As the essential functionality of VANET, the spontaneous vehicle-to-vehicle (V2V) message dissemination plays a significant role for instant and real-time data sharing for vehicles within a certain vicinity. Firstly, the remote V2V message delivery intended for long-distance vehicles in the range of different RSUs has not been properly researched. Secondly, both V2V and communication are highly restricted by environmental factors. In this paper, the unmanned aerial vehicles is adopted as the auxiliary facilities for improving the VANET connectivity. The certificateless mutual authentication process for UAV association is developed.
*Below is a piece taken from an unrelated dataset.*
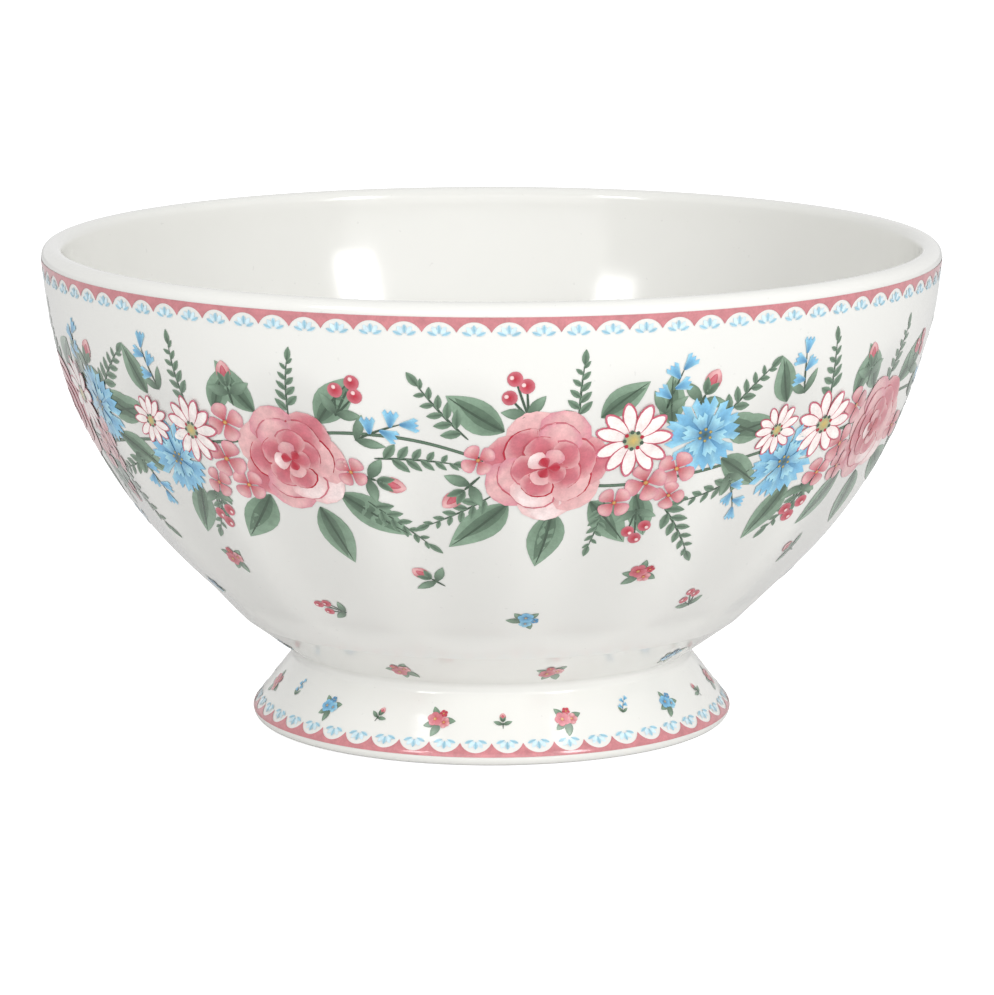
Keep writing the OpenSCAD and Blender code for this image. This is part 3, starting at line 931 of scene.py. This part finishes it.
COLOUR, NUMBER = "NodeSocketColor", "NodeSocketFloat"
TAKES = [("Color", COLOUR)]
GIVES = [("Color", COLOUR), ("Roughness", NUMBER), ("Height", NUMBER)]
print("node helpers ready")

# %% [markdown]
# ## Glaze and enamel groups
#
# Nearly everything on the bowl is fired glaze. One node group gives it a faint drift of tone, rare
# tiny specks, a slightly uneven gloss and a soft ripple of the surface. The enamels and the print
# use a second group that lets the colour pool and thin as a printed enamel does. The nodes could
# be repeated in every material, but a group is built once and changed in one place.

# %% Glaze and enamel groups
glaze, g_in, g_out = group_of("fired_glaze", TAKES, GIVES)
g_at = glaze.nodes.new("ShaderNodeTexCoord")
drift = remap(glaze, noise(glaze, g_at, scale=28), 0.975, 1.0)
specks = remap(glaze, noise(glaze, g_at, scale=1300, detail=0.0), 1.0, 0.93, low=0.84, high=0.87)
glaze_colour = scaled(glaze, g_in.outputs["Color"], times(glaze, drift, specks))
glaze_gloss = remap(glaze, noise(glaze, g_at, scale=90), 0.12, 0.18)
glaze.links.new(glaze_colour, g_out.inputs["Color"])
glaze.links.new(glaze_gloss, g_out.inputs["Roughness"])
glaze.links.new(noise(glaze, g_at, scale=160, detail=2.0), g_out.inputs["Height"])

enamel, e_in, e_out = group_of("pooled_enamel", TAKES, GIVES)
e_at = enamel.nodes.new("ShaderNodeTexCoord")
pool = remap(enamel, noise(enamel, e_at, scale=700), 0.88, 1.1)
grain = remap(enamel, noise(enamel, e_at, scale=3200, detail=1.0), 0.95, 1.05)
enamel_colour = scaled(enamel, e_in.outputs["Color"], times(enamel, pool, grain))
enamel_gloss = remap(enamel, noise(enamel, e_at, scale=300), 0.08, 0.16)
enamel.links.new(enamel_colour, e_out.inputs["Color"])
enamel.links.new(enamel_gloss, e_out.inputs["Roughness"])
enamel.links.new(noise(enamel, e_at, scale=500, detail=2.0), e_out.inputs["Height"])
print("groups", glaze.name, enamel.name)

# %% [markdown]
# ## Materials
#
# Glaze and enamel are glossy and get a thin clear coat. A material for each colour of the print
# would be easy, but couldn't fade along a petal, so the glaze and the print read their colours
# from the vertices' tints. The ring that the bowl stands on is bare clay, so it has no coat and no
# gloss. Its faces are chosen by their place.

# %% Materials
IOR, COAT_ROUGHNESS, RELIEF = 1.5, 0.1, 0.001


def fired(name, group, colour, bump=0.02, coat=0.4, roughness=None):
    material = bpy.data.materials.new(name)
    material.use_nodes = True
    tree = material.node_tree
    shader = tree.nodes["Principled BSDF"]
    shader.inputs["IOR"].default_value = IOR
    shader.inputs["Coat Weight"].default_value = coat
    shader.inputs["Coat Roughness"].default_value = COAT_ROUGHNESS
    node = tree.nodes.new("ShaderNodeGroup")
    node.node_tree = group
    if isinstance(colour, str):
        attribute = tree.nodes.new("ShaderNodeAttribute")
        attribute.attribute_name = colour
        tree.links.new(attribute.outputs["Color"], node.inputs["Color"])
    else:
        node.inputs["Color"].default_value = (*colour, 1.0)
    relief = tree.nodes.new("ShaderNodeBump")
    relief.inputs["Strength"].default_value = bump
    relief.inputs["Distance"].default_value = RELIEF
    tree.links.new(node.outputs["Color"], shader.inputs["Base Color"])
    if roughness is None:
        tree.links.new(node.outputs["Roughness"], shader.inputs["Roughness"])
    else:
        shader.inputs["Roughness"].default_value = roughness
    tree.links.new(node.outputs["Height"], relief.inputs["Height"])
    tree.links.new(relief.outputs["Normal"], shader.inputs["Normal"])
    return material


# The glaze's tint holds painted shade in the panel hollows.
white = fired("white_glaze", glaze, "tint")
rose = fired("rose_enamel", enamel, srgb(198, 126, 131))
printed = fired("printed_enamel", enamel, "tint")
biscuit = fired("bare_biscuit", enamel, srgb(226, 218, 203), bump=0.35, coat=0.0, roughness=0.8)

body.data.materials.append(white)
body.data.materials.append(biscuit)
for face in body.data.polygons:
    r = math.hypot(face.center.x, face.center.y)
    if face.center.z < HOLLOW_BEVEL and BARE_IN - HOLLOW_BEVEL < r < foot_c[0]:
        face.material_index = 1
print("materials", [m.name for m in (white, rose, printed, biscuit)])

# %% [markdown]
# ## Finish and names of the pieces
#
# Every piece rides on the one body of the bowl. Cup, foot, slip and glazes could stay apart, but
# after firing nobody can tell them apart, so the porcelain body stands for all of them. A piece
# that stands for a plain solid hides it, and each is given one of the materials made above.

# %% Assign the pieces
def finish_piece(obj, material, slot):
    if material is not None:
        obj.data.materials.clear()
        obj.data.materials.append(material)
    activate(obj)
    bpy.ops.object.shade_smooth()
    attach(obj, "root")


finish_piece(body, None, "white_glaze")
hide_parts("cup", "foot_ring", "luting_slip", "inner_glaze", "outer_glaze", "base_glaze")
for name, node, material, slot in (
    ("rim_border", "rim_band", rose, "rose_enamel"),
    ("foot_border", "foot_band", rose, "rose_enamel"),
    ("rim_drops", "rim_fans", printed, "sky_enamel"),
    ("foot_drops", "foot_fans", printed, "sky_enamel"),
):
    finish_piece(borders[name], material, slot)
    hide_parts(node)
for name, obj in garland.items():
    finish_piece(obj, printed, "sky_enamel" if "cornflower" in name else "rose_enamel")
finish_piece(wall_sprigs, printed, "rose_enamel")
finish_piece(foot_sprigs, printed, "rose_enamel")
print("pieces", [obj.name for obj in (body, *borders.values(), *garland.values())])

# %% [markdown]
# ## Studio floor
#
# The bowl stands on a white floor in a white room. More lamps would make them white, but wash out
# the bowl too. So the floor and the room look whiter to the camera than they light the bowl, and
# the floor still shows the bowl's shadow.

# %% Floor
FLOOR_SIZE, FLOOR_GAP, PAPER, PAPER_SEEN = 12, 0.00005, 0.87, 0.7

deselect()
bpy.ops.mesh.primitive_plane_add(size=FLOOR_SIZE, location=(0, 0, -FLOOR_GAP))
ground = bpy.context.object
ground.name = "studio_floor"
paper = bpy.data.materials.new("studio_paper")
paper.use_nodes = True
paper_shader = paper.node_tree.nodes["Principled BSDF"]
paper_shader.inputs["Base Color"].default_value = (PAPER, PAPER, PAPER, 1.0)
paper_shader.inputs["Roughness"].default_value = 0.9
paper_shader.inputs["Specular IOR Level"].default_value = 0.0
paper_shader.inputs["Emission Color"].default_value = (1.0, 1.0, 1.0, 1.0)


def seen_strength(tree, unseen, mirrored, seen, socket):
    path = tree.nodes.new("ShaderNodeLightPath")
    either = tree.nodes.new("ShaderNodeMath")
    either.operation = "MAXIMUM"
    tree.links.new(path.outputs["Is Glossy Ray"], either.inputs[0])
    tree.links.new(path.outputs["Is Transmission Ray"], either.inputs[1])
    level = tree.nodes.new("ShaderNodeMapRange")
    level.inputs["To Min"].default_value = unseen
    level.inputs["To Max"].default_value = mirrored
    tree.links.new(either.outputs["Value"], level.inputs["Value"])
    choice = tree.nodes.new("ShaderNodeMix")
    tree.links.new(path.outputs["Is Camera Ray"], choice.inputs["Factor"])
    tree.links.new(level.outputs["Result"], choice.inputs["A"])
    choice.inputs["B"].default_value = seen
    tree.links.new(choice.outputs["Result"], socket)


seen_strength(paper.node_tree, 0.0, 0.0, PAPER_SEEN, paper_shader.inputs["Emission Strength"])
ground.data.materials.append(paper)
print("floor", FLOOR_SIZE, "m wide")

# %% [markdown]
# ## Lamps and room
#
# Glaze mirrors its lamps, so their shape matters as much as their power. Point lamps would leave
# small hard sparkles. Two softboxes to the left and the right of the camera give the two soft
# windows that shine on the inside. A large, weak light behind the camera stands for the bright
# wall of a studio and keeps the lower wall from going grey.

# %% Lamps and room
AIM, ROOM_LIGHT, ROOM_MIRRORED, ROOM_SEEN = (0, 0, 0.045), 0.65, 0.85, 1.0
SOFTBOXES = (
    # name, place, width, height, watts
    ("window_right", (0.77, -0.87, 0.61), 0.26, 0.56, 5.0),
    ("window_left", (-0.73, -0.90, 0.70), 0.25, 0.44, 2.8),
    ("front_wall", (0.15, -1.9, 0.50), 3.0, 1.1, 11.5),
)


def softbox(name, place, width, height, power):
    deselect()
    bpy.ops.object.light_add(type="AREA", location=place)
    light = bpy.context.object
    light.name = name
    light.data.shape = "RECTANGLE"
    light.data.size, light.data.size_y = width, height
    light.data.energy = power
    light.rotation_euler = (Vector(AIM) - Vector(place)).to_track_quat("-Z", "Y").to_euler()


for box in SOFTBOXES:
    softbox(*box)

world = bpy.context.scene.world or bpy.data.worlds.new("studio")
bpy.context.scene.world = world
world.use_nodes = True
background = world.node_tree.nodes["Background"]
background.inputs["Color"].default_value = (1.0, 1.0, 1.0, 1.0)
seen_strength(world.node_tree, ROOM_LIGHT, ROOM_MIRRORED, ROOM_SEEN, background.inputs["Strength"])
bpy.context.scene.view_settings.view_transform = "Standard"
The partial secret key is utilized by the central server and UAV itself. Upon verification, the corresponding UAV group key can be generated and safely distributed to the requesting UAVs. The efficient key updating method for all the involved UAVs is achieved. Notably, the dynamic UAV revocation is enabled, while the updated group key is timely acquired by the remaining legitimate UAVs. Meanwhile, the remote V2V message dissemination method is presented, which deploys the decentralized edge RSUs. Particularly, the proposed design is conducted without remote cloud assistance. With the pre-stored driving records collected from the CDA process, the disseminated vehicular message can be forwarded through the edge RSUs and finally transmitted to the destination vehicle. Afterwards, the analysis regarding crucial security properties is presented accordingly, followed by the performance evaluation on storage and time consumption for the authentication process. The comparison results shows that the proposed scheme is able to satisfy the major security and performance requirements. The future works include the further optimization on storage cost and the real VANET implementation of the proposed scheme.